Once the command runs (You may have to click Authorize if prompted), click on the web-preview icon and then click on the Preview on port 8080 to see the tensorboard plots:

Open-tensorboard

Alternatively, you can open the tensorboard plots directly from the cloud shell:

Open-tensorboard-alt


NOTE: If you did not specify a port or used a different port number, then you will have to click on Change port to use the correct port number.


For the mnist-trainer example here, you should see a plot similar to this:

Tensorboard

Cancel NAS job

If you want to cancel a NAS job, first go to the Vertex AI page then from there, open the job-list UI page by clicking Training:

Back-to-job-list

Then you can find a cancel button for each job by clicking the kebab menu (three dots button) of the job:

Cancel-Job-UI

[Advanced] Accessing GCS during local run

If you want to access GCS buckets during local runs, you must modify your trainer code I/O. You may use any of the options in Alternatives to GCS-Fuse. You may also mount your GCS bucket to the /gcs directory, although we do not recommend this approach.

The local docker container requires the credentials of your account to get authenticated. After you finish the setup of your local environment, gcloud generates credentials of your account under the ~/.config/gcloud folder. When you run NAS jobs locally with docker, nas-client will mount the ~/.config/gcloud folder into the docker for you to acquire the necessary credential to access GCS buckets. Please see the run_container_local function in vertex_nas_cli.py for the implementation.
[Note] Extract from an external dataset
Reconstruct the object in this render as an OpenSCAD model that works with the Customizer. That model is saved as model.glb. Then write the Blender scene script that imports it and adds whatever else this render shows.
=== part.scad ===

[Advanced] Alternatives to GCS-Fuse

If you do not want to use GCS-Fuse, you must modify your trainer code to work with the GCS location using one of the following options:

  1. If your docker uses Tensorflow already, then use the tf.io.gfile library to interact with GCS. You can find example usage in gcs_utils_using_tf_gfile.py in gcs_utils.

  2. If your docker does not use Tensorflow already, then you need not install the entire Tensorflow. Just use the lightweight Google Cloud Storage client via our gcs_utils_using_cloud_storage.py helper file.